News
Google Buying Mandiant for $5.4 Billion in Cloud Security Coup
- By Gladys Rama
- March 08, 2022
Google's cloud business is set to get a major cybersecurity asset with its planned acquisition of Mandiant for $5.4 billion.
The deal, announced Tuesday, is expected to close by year's end, pending regulatory and stockholder approvals. Under its terms, Mandiant's full portfolio of cybersecurity analysis, threat tracking and incident response technologies will become part of the Google Cloud Platform (GCP).
Founded in 2004, Mandiant's ranks include over 600 security consultants and 300 researchers. The company provides various cybersecurity consulting and monitoring services, including the Mandiant Advantage XDR, or extended detection and response, security platform. The Advantage platform promises to give organizations real-time security insights into their entire environments using four modules: Automated Defense, Threat Intelligence, Security Validation and Attack Surface Management.
Mandiant recently launched a resource center specifically to track cybersecurity threats emerging from the ongoing Russian invasion of Ukraine. Executives from Mandiant and Google alluded to the heightened risks to enterprises from nation-state attacks as a key driver of the acquisition.
"Organizations around the world are facing unprecedented cybersecurity challenges as the sophistication and severity of attacks that were previously used to target major governments are now being used to target companies in every industry," said Thomas Kurian, CEO of GCP, in a prepared statement, while Mandiant CEO Kevin Mandia noted, "There has never been a more critical time in cybersecurity."
Partners of both companies stand to benefit from the deal, as well, according to Google in its announcement: "Google Cloud is deeply committed to supporting the technology partners of both companies, including the endpoint ecosystem. This acquisition will enable system integrators, resellers and managed security service providers to offer broader solutions to customers."
Gordon McKenna, CTO of public cloud
at GCP partner Ensono, noted that the deal "is a clear and strategic sign for Google partners to update their security profile, as well, helping to improve protection for the entire cloud ecosystem."

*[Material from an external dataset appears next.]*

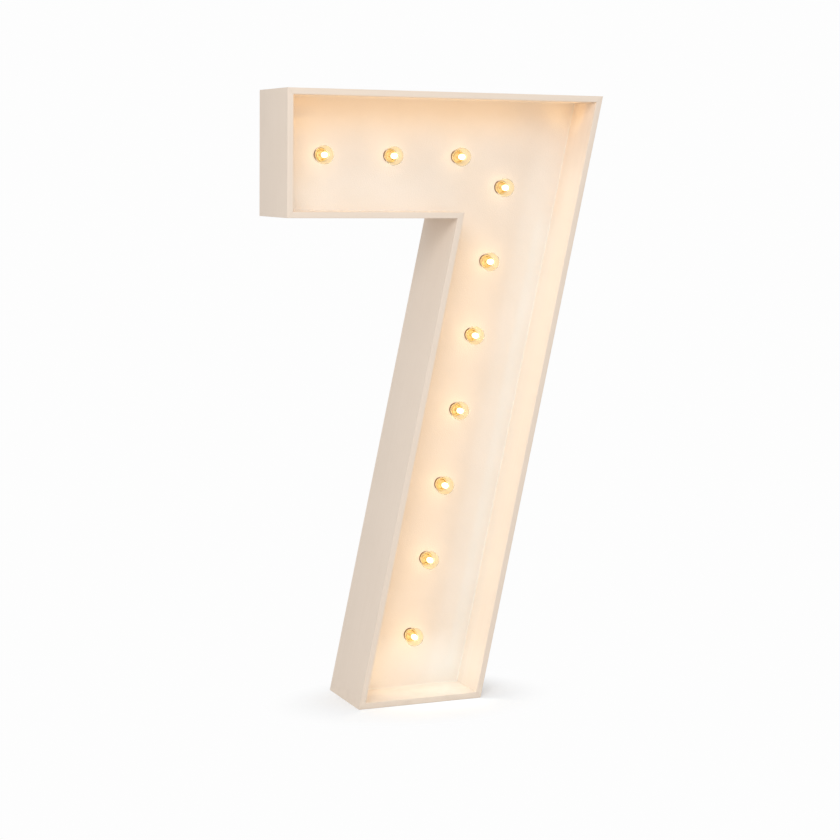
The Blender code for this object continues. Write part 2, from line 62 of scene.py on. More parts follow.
# Camera
# It stands to the left of the numeral and well above its middle, where the edges of the box line up with the
# photograph's. The turns are in radians, and the lens and its sensor in millimetres.
camera_place = (-1.60638, -3.69154, 1.06765)
camera_yaw, camera_pitch, camera_roll = 0.40551, -0.12441, -0.01202
sensor_width, focal_length = 36.0, 85.751
ahead = np.array([
    math.sin(camera_yaw) * math.cos(camera_pitch),
    math.cos(camera_yaw) * math.cos(camera_pitch),
    math.sin(camera_pitch),
])
level = np.array([math.cos(camera_yaw), -math.sin(camera_yaw), 0.0])
upward = np.cross(level, ahead)
camera_right = math.cos(camera_roll) * level - math.sin(camera_roll) * upward
camera_up = math.sin(camera_roll) * level + math.cos(camera_roll) * upward
camera_data = bpy.data.cameras.new("camera")
camera_data.sensor_width = sensor_width
camera_data.lens = focal_length
camera = bpy.data.objects.new("camera", camera_data)
scene.collection.objects.link(camera)
camera.matrix_world = Matrix.Translation(camera_place) @ Matrix(
    (camera_right, camera_up, -ahead)
).transposed().to_4x4()
scene.camera = camera


# Boards
# Six 12 mm fibreboards, mitred and glued into an open box, with a hairline at each mitre. Their edges are
# sanded round and the sharp upper right tip is sanded back, and they are brushed with matt warm white paint.
# The brush leaves faint streaks along each board, so each paint is turned to run with its board.
class Wire:
    """A socket of a material's nodes: operators on values add Math nodes, and node() adds any other kind."""

    def __init__(self, tree, socket=None):
        self.tree = tree
        self.socket = socket

    def node(self, kind, settings=None, inputs=None, out=0):
        """The chosen output of a new node, whose settings are set before its sockets' values or links."""
        made = self.tree.nodes.new(kind)
        for name, value in (settings or {}).items():
            setattr(made, name, value)
        for name, value in (inputs or {}).items():
            if isinstance(value, Wire):
                self.tree.links.new(value.socket, made.inputs[name])
            else:
                made.inputs[name].default_value = value
        return Wire(self.tree, made.outputs[out])

    def end(self, kind, shader):
        """Joins a shader to the tree's output, of this kind."""
        self.tree.links.new(shader.socket, self.tree.nodes.new(kind).inputs["Surface"])

    def math(self, operation, *others):
        """This value in a Math node, first, with any others after it."""
        return self.node("ShaderNodeMath", {"operation": operation}, dict(enumerate((self, *others))))

    def __add__(self, other):
        return self.math("ADD", other)

    __radd__ = __add__

    def __sub__(self, other):
        return self.math("SUBTRACT", other)

    def __rsub__(self, other):
        return self.math("MULTIPLY", -1.0) + other

    def __mul__(self, other):
        return self.math("MULTIPLY", other)

    __rmul__ = __mul__

    def step(self, start, end):
        """A smooth rise from 0 at start to 1 at end."""
        return self.node(
            "ShaderNodeMapRange",
            {"interpolation_type": "SMOOTHSTEP"},
            {"Value": self, "From Min": start, "From Max": end},
        )

    def shade(self, none, full):
        """A colour between two, by this value."""
        return self.node("ShaderNodeMix", {"data_type": "RGBA"}, {0: self, 6: none, 7: full}, 2)

    def noise(self, size, detail=3.0, turn=0.0):
        """Cloudy noise of 0 to 1 on this place, its size in metres along X, Y and Z turned about Y."""
        stretched = self.node(
            "ShaderNodeMapping",
            {"vector_type": "TEXTURE"},
            {"Vector": self, "Rotation": (0.0, turn, 0.0), "Scale": size},
        )
        return self.node("ShaderNodeTexNoise", {}, {"Vector": stretched, "Scale": 1.0, "Detail": detail})

    def axis(self, name):
        """One of this place's X, Y and Z."""
        return self.node("ShaderNodeSeparateXYZ", {}, {0: self}, name)


def screen(red, green, blue):
    """The light that a colour gives off, from its values of 0 to 255 on a screen."""
    shares = np.array([red, green, blue]) / 255
    return (*np.where(shares <= 0.04045, shares / 12.92, ((shares + 0.055) / 1.055) ** 2.4).tolist(), 1.0)


def start_finish(name):
    """A new material, and the place on the piece as its first wire."""
    material = bpy.data.materials.new(name)
    material.use_nodes = True
    material.node_tree.nodes.clear()
    return material, Wire(material.node_tree).node("ShaderNodeTexCoord", out="Object")


def close_finish(material, place, height=None, bump=0.0, **sockets):
    """Ends a material in a Principled shader, with a bump this many metres deep where it has a height."""
    inputs = {name.replace("_", " "): value for name, value in sockets.items()}
    if height is not None:
        bumped = {"Strength": 1.0, "Distance": bump, "Height": height}
        inputs["Normal"] = place.node("ShaderNodeBump", {}, bumped)
    shader = place.node("ShaderNodeBsdfPrincipled", {}, inputs)
    place.end("ShaderNodeOutputMaterial", shader)
    return material


def painted_board(name, turn):
    """Brushed matt paint: streaks along the board, wide soft patches, and patchy darkening in the lowest 5
    cm.
    """
    material, place = start_finish(name)
    streaks = place.noise((0.35, 0.0035, 0.0035), 4.0, turn)
    patches = place.noise((0.12, 0.12, 0.12), 3.0)
    stipple = place.noise((0.0016, 0.0016, 0.0016), 2.0)
    paint = (streaks * 0.6 + patches * 0.7 - 0.15).shade(screen(235, 218, 200), screen(245, 229, 213))
    # Darker in noisy patches towards the bottom, fading out 5 cm above the bottom of the box.
    low_darkening = (1 - place.axis("Z").step(0.0, 0.05)) * place.noise((0.03, 0.03, 0.012), 4.0).step(0.4, 0.75)
    colour = (low_darkening * 0.15).shade(paint, screen(190, 172, 150))
    return close_finish(
        material, place, streaks * 0.5 + stipple * 0.5, 0.0002,
        Base_Color=colour, Roughness=0.5 + 0.18 * patches, Specular_IOR_Level=0.35,
    )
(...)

Industry watchers are touting the Google-Mandiant deal as a boon for GCP, which has historically played third banana to cloud juggernauts Amazon Web Services (AWS) and Microsoft Azure. In a comment to media, Wedbush Managing Director Dan Ives described it as "a shot across the bow from Google to Microsoft and Amazon, adding in a Tweet, "We believe this deal will have a major ripple impact across the tech space."

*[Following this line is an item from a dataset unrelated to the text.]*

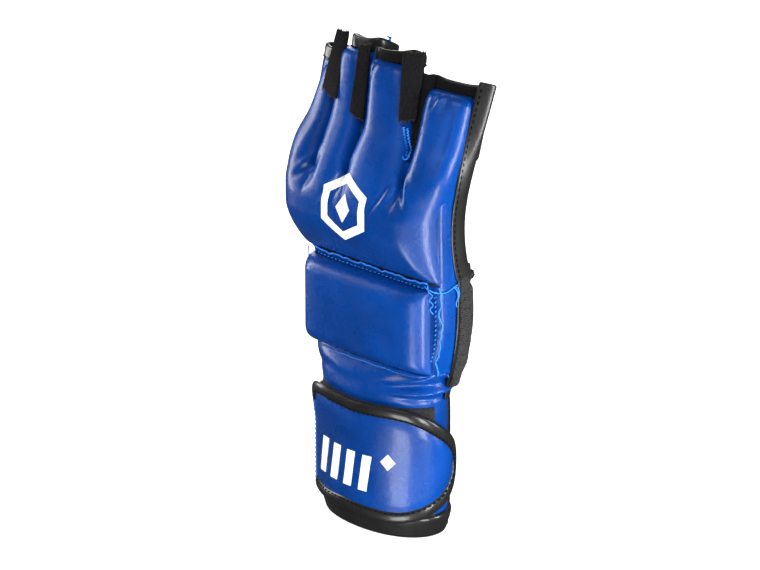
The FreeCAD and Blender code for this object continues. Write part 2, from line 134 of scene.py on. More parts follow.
def wrap_faces(rows, columns):
    """Quads that join the last row of a closed grid to its first."""
    last = (rows - 1) * columns
    return [(last + c, last + (c + 1) % columns, (c + 1) % columns, c) for c in range(columns)]


def end_caps(rows, columns, offset=0):
    """The two polygons that close a tube's ends."""
    last = offset + (rows - 1) * columns
    return [tuple(range(offset, offset + columns))[::-1], tuple(range(last, last + columns))]


def bake(obj):
    """Applies an object's modifiers."""
    graph = bpy.context.evaluated_depsgraph_get()
    mesh = bpy.data.meshes.new_from_object(obj.evaluated_get(graph))
    obj.modifiers.clear()
    old = obj.data
    obj.data = mesh
    bpy.data.meshes.remove(old)
    mesh.shade_smooth()
    return obj


def soften(obj, levels=1):
    """Subdivides an object the given number of times."""
    if levels:
        obj.modifiers.new("smooth", "SUBSURF").levels = levels
    return bake(obj)


def fix_normals(obj):
    bm = bmesh.new()
    bm.from_mesh(obj.data)
    bmesh.ops.remove_doubles(bm, verts=bm.verts, dist=1e-6)
    bmesh.ops.recalc_face_normals(bm, faces=bm.faces)
    bm.to_mesh(obj.data)
    bm.free()
    return obj


def thicken(obj, thickness, levels=1, offset=-1.0, even=True, quality=False):
    """Turns an open skin into a closed one: thickness in mm goes inwards when offset is -1."""
    solid = obj.modifiers.new("skin", "SOLIDIFY")
    solid.thickness = thickness * MM
    solid.offset = offset
    solid.use_even_offset = even
    solid.use_quality_normals = quality
    return soften(obj, levels)


def sheet_skin(name, grid, material, thickness, levels=1, flip=False):
    """A skin from a grid of points on its outer surface, thickened inwards."""
    faces = grid_faces(*np.shape(grid)[:2])
    if flip:
        faces = [f[::-1] for f in faces]
    return thicken(new_object(name, np.reshape(grid, (-1, 3)), faces, material), thickness, levels)


def patchwork(name, grids, material, flips=(False,)):
    """Several grids as one mesh, welded where they touch; flips says which of them face the other way."""
    points, faces, at = [], [], 0
    for i, grid in enumerate(grids):
        new = grid_faces(*grid.shape[:2], False, at)
        faces += [f[::-1] for f in new] if flips[i % len(flips)] else new
        points.append(grid.reshape(-1, 3))
        at += grid.shape[0] * grid.shape[1]
    return fix_normals(new_object(name, np.vstack(points), faces, material))


def sides_along(path, facing, closed=False):
    """Sideways and outward directions along a path whose outward directions are roughly given."""
    if closed:
        tangent = unit(np.roll(path, -1, axis=0) - np.roll(path, 1, axis=0))
    else:
        tangent = unit(np.gradient(path, axis=0))
    side = unit(np.cross(tangent, facing))
    return side, np.cross(side, tangent)


def sweep(name, path, facing, section, material, closed=False, levels=1):
    """A closed section, given as (sideways, outward) pairs in mm, swept along a path."""
    side, out = sides_along(path, facing, closed)
    section = np.asarray(section, float)
    points = path[:, None] + section[None, :, :1] * side[:, None] + section[None, :, 1:] * out[:, None]
    n, m = len(path), len(section)
    faces = grid_faces(n, m, True) + (wrap_faces(n, m) if closed else end_caps(n, m))
    return soften(fix_normals(new_object(name, points.reshape(-1, 3), faces, material)), levels)


# along the stitch, girth and rise of each ring of a stitch
STITCH = [(-0.5, 0.25, -0.5), (-0.36, 0.9, 0.35), (0.0, 1.0, 1.0), (0.36, 0.9, 0.35), (0.5, 0.25, -0.5)]
STITCH_SIDES = 6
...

Jared Cheney, vice president of services at IT services firm SoftwareONE, characterized it as "a massive step forward" for the cybersecurity market. "As part of the three of the largest private cloud providers, including Microsoft and AWS, Google's decision to join forces with Mandiant is right in line with what companies want and need right now -- seamless security solutions for all of their customers."